▸ Exercise objective
Set down, please, exactly the lines below that run from the line with "for name, shape" to the line with "imported = [obj", both lines included.

● ● ● ● ●

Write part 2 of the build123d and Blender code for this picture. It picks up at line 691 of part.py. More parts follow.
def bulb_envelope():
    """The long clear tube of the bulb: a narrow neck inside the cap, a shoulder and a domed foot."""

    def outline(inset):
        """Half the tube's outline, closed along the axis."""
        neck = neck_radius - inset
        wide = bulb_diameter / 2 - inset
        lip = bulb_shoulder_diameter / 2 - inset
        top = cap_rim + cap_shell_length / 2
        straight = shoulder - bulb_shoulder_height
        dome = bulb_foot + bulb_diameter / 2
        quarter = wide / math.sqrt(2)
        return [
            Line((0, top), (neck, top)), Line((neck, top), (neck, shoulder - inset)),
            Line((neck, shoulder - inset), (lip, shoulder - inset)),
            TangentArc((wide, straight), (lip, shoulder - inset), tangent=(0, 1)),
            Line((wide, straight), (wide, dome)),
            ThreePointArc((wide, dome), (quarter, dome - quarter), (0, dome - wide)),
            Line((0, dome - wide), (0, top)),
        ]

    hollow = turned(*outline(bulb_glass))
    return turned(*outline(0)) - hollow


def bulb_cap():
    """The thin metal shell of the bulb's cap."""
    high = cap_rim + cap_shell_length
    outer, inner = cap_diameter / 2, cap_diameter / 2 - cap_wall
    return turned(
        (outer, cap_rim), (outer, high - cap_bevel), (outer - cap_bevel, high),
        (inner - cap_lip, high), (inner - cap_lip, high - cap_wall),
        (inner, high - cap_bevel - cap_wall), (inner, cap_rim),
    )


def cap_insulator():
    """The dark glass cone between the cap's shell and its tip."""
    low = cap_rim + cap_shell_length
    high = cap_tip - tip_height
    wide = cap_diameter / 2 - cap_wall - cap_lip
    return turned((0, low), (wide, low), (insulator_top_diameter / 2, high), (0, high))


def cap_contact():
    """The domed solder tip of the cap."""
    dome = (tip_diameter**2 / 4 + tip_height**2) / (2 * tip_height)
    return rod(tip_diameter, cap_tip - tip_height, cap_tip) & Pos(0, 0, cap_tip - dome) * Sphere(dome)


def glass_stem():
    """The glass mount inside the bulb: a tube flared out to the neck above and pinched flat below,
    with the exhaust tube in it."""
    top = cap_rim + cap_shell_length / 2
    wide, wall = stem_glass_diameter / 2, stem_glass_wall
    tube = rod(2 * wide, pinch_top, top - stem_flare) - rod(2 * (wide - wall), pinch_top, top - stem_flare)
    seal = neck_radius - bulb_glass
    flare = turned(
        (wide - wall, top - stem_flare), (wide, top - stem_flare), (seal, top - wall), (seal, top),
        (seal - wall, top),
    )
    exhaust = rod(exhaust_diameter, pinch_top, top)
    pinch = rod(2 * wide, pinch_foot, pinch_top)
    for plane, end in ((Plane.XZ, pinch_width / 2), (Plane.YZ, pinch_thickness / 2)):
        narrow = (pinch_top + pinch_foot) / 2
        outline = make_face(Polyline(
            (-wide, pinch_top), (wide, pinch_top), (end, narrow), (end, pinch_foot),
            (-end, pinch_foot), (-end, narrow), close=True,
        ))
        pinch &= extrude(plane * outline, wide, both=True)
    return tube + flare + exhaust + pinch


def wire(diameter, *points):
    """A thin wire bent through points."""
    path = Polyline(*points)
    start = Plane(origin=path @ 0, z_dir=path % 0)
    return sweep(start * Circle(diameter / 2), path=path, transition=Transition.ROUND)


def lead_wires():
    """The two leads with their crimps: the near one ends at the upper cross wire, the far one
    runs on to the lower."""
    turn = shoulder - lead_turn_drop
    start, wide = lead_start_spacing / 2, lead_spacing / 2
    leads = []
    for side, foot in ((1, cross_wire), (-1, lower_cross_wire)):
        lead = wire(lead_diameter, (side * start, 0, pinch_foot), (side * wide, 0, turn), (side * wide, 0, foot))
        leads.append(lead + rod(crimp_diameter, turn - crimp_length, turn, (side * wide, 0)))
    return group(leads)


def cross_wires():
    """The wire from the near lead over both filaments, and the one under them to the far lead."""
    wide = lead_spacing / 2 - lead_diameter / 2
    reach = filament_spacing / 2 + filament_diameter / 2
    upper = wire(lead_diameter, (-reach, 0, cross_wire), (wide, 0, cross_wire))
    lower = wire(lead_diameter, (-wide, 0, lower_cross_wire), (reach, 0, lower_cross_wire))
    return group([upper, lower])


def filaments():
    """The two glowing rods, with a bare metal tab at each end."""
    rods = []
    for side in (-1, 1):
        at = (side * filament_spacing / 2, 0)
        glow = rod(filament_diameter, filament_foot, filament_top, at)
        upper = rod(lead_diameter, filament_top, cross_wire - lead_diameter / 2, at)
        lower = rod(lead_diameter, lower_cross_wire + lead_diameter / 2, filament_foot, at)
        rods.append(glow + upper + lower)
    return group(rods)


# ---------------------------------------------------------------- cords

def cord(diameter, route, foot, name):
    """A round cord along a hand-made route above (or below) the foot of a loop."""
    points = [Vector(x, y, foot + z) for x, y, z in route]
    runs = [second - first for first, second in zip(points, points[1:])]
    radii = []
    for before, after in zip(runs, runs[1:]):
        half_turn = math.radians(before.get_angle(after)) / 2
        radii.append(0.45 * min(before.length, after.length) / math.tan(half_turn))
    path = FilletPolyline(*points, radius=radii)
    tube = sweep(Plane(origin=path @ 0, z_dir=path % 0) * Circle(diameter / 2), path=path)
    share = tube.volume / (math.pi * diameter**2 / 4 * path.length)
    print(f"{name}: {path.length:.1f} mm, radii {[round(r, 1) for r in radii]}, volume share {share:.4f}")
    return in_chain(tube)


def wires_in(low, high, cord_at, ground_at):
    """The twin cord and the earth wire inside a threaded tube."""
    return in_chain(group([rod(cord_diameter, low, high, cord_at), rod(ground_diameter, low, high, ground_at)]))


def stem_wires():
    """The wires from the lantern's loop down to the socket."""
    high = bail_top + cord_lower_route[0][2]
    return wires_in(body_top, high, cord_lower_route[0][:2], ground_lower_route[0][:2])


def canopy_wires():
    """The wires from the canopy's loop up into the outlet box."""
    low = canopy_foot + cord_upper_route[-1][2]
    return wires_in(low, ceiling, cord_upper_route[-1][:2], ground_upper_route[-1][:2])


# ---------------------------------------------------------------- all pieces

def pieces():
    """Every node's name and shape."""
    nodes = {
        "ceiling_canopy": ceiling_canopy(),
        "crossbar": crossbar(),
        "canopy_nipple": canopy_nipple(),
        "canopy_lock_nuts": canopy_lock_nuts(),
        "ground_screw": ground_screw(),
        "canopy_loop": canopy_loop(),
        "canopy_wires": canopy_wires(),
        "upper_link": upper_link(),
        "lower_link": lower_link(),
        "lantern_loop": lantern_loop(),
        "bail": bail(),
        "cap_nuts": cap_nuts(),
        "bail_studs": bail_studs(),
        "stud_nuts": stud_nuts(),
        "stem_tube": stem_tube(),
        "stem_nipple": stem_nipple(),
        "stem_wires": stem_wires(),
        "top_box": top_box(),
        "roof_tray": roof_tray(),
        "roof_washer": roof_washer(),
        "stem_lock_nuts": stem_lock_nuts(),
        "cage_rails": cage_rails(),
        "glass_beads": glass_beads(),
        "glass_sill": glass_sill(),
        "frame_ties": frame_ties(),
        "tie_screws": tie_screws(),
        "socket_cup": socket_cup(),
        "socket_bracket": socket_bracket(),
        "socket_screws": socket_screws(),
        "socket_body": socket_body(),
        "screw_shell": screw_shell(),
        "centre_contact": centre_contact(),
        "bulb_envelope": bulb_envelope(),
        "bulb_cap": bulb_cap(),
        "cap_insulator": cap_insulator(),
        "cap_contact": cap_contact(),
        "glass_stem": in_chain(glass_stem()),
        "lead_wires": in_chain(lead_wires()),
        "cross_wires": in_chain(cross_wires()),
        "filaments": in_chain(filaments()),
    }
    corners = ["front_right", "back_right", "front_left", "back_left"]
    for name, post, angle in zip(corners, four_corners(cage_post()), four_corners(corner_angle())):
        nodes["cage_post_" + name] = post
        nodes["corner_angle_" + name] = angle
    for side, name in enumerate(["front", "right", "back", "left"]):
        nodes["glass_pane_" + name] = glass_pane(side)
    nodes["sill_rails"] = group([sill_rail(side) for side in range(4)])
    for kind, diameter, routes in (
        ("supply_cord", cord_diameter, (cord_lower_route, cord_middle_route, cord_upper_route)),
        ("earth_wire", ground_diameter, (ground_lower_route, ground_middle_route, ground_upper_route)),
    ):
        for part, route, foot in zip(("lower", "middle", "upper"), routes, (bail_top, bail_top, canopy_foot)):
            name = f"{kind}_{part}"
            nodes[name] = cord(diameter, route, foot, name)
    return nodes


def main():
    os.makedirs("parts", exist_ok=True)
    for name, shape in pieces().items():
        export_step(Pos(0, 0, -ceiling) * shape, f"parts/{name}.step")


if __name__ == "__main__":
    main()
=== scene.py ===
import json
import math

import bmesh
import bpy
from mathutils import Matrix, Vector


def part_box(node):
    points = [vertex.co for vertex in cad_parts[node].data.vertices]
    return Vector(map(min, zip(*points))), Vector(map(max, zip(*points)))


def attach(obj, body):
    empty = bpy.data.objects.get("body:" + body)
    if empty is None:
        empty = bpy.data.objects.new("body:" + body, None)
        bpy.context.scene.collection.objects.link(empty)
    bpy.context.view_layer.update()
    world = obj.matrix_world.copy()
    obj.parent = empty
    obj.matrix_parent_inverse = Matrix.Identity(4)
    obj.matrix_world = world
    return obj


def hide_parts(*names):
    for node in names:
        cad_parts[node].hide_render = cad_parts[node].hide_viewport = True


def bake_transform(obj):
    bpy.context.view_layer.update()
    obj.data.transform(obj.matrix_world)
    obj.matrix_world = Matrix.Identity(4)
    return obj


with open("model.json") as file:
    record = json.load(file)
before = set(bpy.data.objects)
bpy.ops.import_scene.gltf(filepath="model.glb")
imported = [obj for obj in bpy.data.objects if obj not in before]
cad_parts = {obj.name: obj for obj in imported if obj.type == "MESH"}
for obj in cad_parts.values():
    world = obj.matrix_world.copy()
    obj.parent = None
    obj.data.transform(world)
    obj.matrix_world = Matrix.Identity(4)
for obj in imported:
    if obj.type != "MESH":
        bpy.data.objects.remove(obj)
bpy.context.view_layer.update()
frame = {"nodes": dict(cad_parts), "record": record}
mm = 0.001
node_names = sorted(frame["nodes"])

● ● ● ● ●

▸ Full output
    for name, shape in pieces().items():
        export_step(Pos(0, 0, -ceiling) * shape, f"parts/{name}.step")


if __name__ == "__main__":
    main()
=== scene.py ===
import json
import math

import bmesh
import bpy
from mathutils import Matrix, Vector


def part_box(node):
    points = [vertex.co for vertex in cad_parts[node].data.vertices]
    return Vector(map(min, zip(*points))), Vector(map(max, zip(*points)))


def attach(obj, body):
    empty = bpy.data.objects.get("body:" + body)
    if empty is None:
        empty = bpy.data.objects.new("body:" + body, None)
        bpy.context.scene.collection.objects.link(empty)
    bpy.context.view_layer.update()
    world = obj.matrix_world.copy()
    obj.parent = empty
    obj.matrix_parent_inverse = Matrix.Identity(4)
    obj.matrix_world = world
    return obj


def hide_parts(*names):
    for node in names:
        cad_parts[node].hide_render = cad_parts[node].hide_viewport = True


def bake_transform(obj):
    bpy.context.view_layer.update()
    obj.data.transform(obj.matrix_world)
    obj.matrix_world = Matrix.Identity(4)
    return obj


with open("model.json") as file:
    record = json.load(file)
before = set(bpy.data.objects)
bpy.ops.import_scene.gltf(filepath="model.glb")
imported = [obj for obj in bpy.data.objects if obj not in before]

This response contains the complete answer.